La flûte de Pan est un aérophone, le matériau vibrant produisant le son est donc l'air. Et plus précisément, il s'agit d'une flûte, le son est donc obtenu par la rupture d'une lame d'air sur un biseau.
Sommaire
Généralités
Il existe de par le monde une grande variété de formes et d'organisations spatiales de cette flûte. Les matériaux qui ont pu être utilisés à sa facture sont aussi très variés. Mais quelles que soient les formes qu'elles ont ici où là, et en quelqu'époque que ce soit, toutes ces flûtes dérivent d'un archétype commun : quelques chaumes (roseaux, bambous, etc) rassemblés pour un jeu musical[1].
On trouve des flûtes de Pan en Europe, en Asie, en Amérique, en Océanie et en Afrique. Ces flûtes portent naturellement de nombreux noms différents de par le monde et flûte de Pan est en somme le nom générique français pour l'ensemble des flûtes appartenant à cette famille d'instruments.

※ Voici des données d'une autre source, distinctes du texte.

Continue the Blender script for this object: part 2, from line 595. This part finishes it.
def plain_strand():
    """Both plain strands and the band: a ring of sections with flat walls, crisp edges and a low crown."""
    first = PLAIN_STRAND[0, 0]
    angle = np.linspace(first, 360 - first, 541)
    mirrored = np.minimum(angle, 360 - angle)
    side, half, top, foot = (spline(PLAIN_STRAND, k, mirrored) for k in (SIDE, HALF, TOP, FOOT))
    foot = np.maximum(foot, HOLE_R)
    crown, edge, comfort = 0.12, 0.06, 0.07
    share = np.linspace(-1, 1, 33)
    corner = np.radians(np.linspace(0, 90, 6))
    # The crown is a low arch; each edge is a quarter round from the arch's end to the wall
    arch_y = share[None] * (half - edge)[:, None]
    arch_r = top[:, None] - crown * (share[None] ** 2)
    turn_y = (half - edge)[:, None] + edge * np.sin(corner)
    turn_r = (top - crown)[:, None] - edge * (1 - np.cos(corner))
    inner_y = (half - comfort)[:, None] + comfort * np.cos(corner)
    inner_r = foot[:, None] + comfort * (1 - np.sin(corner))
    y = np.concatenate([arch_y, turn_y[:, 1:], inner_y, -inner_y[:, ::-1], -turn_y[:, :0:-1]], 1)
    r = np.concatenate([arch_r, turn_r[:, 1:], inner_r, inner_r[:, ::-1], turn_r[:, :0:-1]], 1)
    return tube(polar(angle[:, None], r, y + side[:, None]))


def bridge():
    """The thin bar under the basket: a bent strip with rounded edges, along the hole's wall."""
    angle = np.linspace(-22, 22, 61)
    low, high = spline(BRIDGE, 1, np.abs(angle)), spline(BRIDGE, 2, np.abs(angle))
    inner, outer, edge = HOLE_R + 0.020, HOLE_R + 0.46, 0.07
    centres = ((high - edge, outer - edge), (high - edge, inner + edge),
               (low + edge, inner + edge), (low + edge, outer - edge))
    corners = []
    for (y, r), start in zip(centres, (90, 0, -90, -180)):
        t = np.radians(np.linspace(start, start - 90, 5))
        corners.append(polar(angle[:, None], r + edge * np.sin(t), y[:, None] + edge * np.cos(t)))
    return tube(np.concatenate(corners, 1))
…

On utilise aussi en français le vocable « Syrinx » pour ces flûtes, cependant, il s'agit plutôt d'usages poétiques ou érudits, et dans ce dernier cas référant explicitement à l'origine mythologique de la flûte de Pan occidentale (de la sphère culturelle greco-latine). Mallarmé, dans L'Après-midi d'un faune évoque poétiquement le mythe...
« Tâche donc, instrument des fuites, ô maligne
Syrinx, de refleurir aux lacs où tu m'attends ! »La flûte de pan, malgré la ressemblance du jeu, ne peut pas être apparentée à l'harmonica, instrument à anches[2].
Acoustique
L'air est soufflé, légèrement en biais, sur la face opposée interne du tube en faisant le son « te » et à la manière d'un pépin qu'on expulse à travers l'extrémité ouverte contre le bord intérieur des flûtes, créant les vibrations régulières qui produisent les ondes sonores dans les tubes.

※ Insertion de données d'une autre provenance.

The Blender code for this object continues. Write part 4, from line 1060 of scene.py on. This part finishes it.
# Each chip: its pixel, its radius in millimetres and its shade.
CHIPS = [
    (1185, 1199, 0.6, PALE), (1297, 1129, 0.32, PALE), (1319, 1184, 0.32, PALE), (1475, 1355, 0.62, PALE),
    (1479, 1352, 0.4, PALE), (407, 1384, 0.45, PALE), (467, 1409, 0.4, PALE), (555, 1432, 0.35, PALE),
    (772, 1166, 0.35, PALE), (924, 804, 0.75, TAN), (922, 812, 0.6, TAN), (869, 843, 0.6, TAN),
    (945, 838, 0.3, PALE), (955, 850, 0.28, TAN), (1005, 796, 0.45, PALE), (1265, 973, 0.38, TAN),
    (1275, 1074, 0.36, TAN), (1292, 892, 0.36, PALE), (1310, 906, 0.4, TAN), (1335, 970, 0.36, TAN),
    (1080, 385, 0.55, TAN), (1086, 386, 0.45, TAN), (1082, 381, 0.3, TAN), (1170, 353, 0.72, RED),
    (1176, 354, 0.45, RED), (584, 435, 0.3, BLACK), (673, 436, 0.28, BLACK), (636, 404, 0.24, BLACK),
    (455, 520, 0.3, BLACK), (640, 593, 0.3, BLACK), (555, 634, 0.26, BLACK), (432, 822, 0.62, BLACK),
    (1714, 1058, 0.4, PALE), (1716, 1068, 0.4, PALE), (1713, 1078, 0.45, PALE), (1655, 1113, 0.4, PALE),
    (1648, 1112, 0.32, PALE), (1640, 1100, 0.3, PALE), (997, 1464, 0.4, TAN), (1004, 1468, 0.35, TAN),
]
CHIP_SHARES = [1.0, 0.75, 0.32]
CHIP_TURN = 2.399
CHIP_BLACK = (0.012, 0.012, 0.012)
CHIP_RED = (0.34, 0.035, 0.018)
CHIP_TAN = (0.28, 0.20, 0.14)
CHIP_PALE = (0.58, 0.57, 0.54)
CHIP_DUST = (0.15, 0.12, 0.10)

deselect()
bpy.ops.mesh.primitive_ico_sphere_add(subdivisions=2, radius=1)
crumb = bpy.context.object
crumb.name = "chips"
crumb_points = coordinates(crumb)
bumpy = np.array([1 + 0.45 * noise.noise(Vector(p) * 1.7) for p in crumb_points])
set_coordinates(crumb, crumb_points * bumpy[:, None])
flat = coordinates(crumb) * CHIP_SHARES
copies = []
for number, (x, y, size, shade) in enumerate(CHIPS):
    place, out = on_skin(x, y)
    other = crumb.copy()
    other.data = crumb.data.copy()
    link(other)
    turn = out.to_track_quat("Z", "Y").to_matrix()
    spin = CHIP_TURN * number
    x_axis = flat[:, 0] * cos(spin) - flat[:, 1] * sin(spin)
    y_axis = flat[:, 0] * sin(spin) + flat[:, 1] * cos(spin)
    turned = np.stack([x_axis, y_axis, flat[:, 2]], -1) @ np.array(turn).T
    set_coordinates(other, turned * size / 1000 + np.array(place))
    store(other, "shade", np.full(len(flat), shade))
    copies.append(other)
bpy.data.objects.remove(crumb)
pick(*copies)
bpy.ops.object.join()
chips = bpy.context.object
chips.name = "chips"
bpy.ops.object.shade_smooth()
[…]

Les tuyaux composant une flûte de Pan étant bouchés à l'extrémité[3], les ondes sonores doivent parcourir deux fois la longueur du tuyau et produisent donc une note presque une octave plus basse que si elle était produite par une flûte ouverte de longueur égale.

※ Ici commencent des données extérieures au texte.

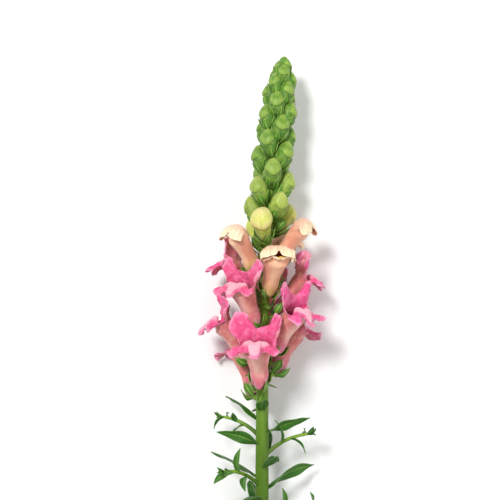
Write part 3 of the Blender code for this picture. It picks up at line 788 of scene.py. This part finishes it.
def add_bud(shape, bud, columns, rows, values):
    """A hooded bud: its upper lip closes over the lower along a soft seam."""
    shares = (np.linspace(0.02, 0.995, rows) ** 0.9)[:, None]
    turns = (np.arange(columns) * 2 * math.pi / columns)[None, :]
    local = bud_points(turns, shares, bud)
    normals = grid_normals(local, True)
    front = smooth(0.25, -0.75, np.sin(turns))
    edge = 0.56 + 0.1 * np.abs(np.cos(turns)) ** 2 + 0.025 * np.sin(3 * turns + bud["index"])
    hood = smooth(edge - 0.015, edge + 0.02, shares) * (1 - smooth(edge + 0.1, edge + 0.36, shares)) * front
    # The seam dents the surface, and the material darkens it as painted shade.
    seam = bump(shares, edge - 0.015, 0.028) * front
    cheeks = bump(shares, edge - 0.13, 0.1) * front * np.abs(np.cos(turns)) ** 0.5
    ribs = 0.02 * np.cos(5 * turns + bud["index"]) * bump(shares, 0.3, 0.3)
    lumps = noise_grid(local, 0.3, (bud["index"], 0, 0))
    depth = bud["width"] * (ribs + 0.06 * hood - 0.06 * seam + 0.03 * cheeks + 0.025 * lumps)
    local = local + normals * depth[..., None] * volume_sign(local, normals)
    # Painted shade: a darker band just under the hood's edge.
    shade = bump(shares, edge - 0.11, 0.08) * front
    values = {"reach": shares, "seam": seam, "hood": hood, "shade": shade, **values}
    shape.solid(lifted(placed(local, bud_frame(bud), 1.0)), values)


def volume_sign(local, normals):
    """1 where the normals point out of a form round its axis, and -1 where they point in."""
    centre = local.mean(axis=1, keepdims=True)
    return 1.0 if float(np.sum((local - centre) * normals)) > 0 else -1.0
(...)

La loi des tuyaux bouchés précise que seuls les harmoniques impairs sont théoriquement audibles, mais la pratique montre que les harmoniques pairs sont aussi présents, toutefois en proportion bien moindre[4].
Ce qui en résulte, c'est bien sur le timbre caractéristique de la flûte de Pan, sans redondance d'octave, mais avec une composante forte de quinte. Le sonogramme est caractéristique : harmoniques pairs très faibles ; de même la sinusoïde est remarquable.
Le son produit est aigu quand le tuyau est court et grave quand le tuyau est long.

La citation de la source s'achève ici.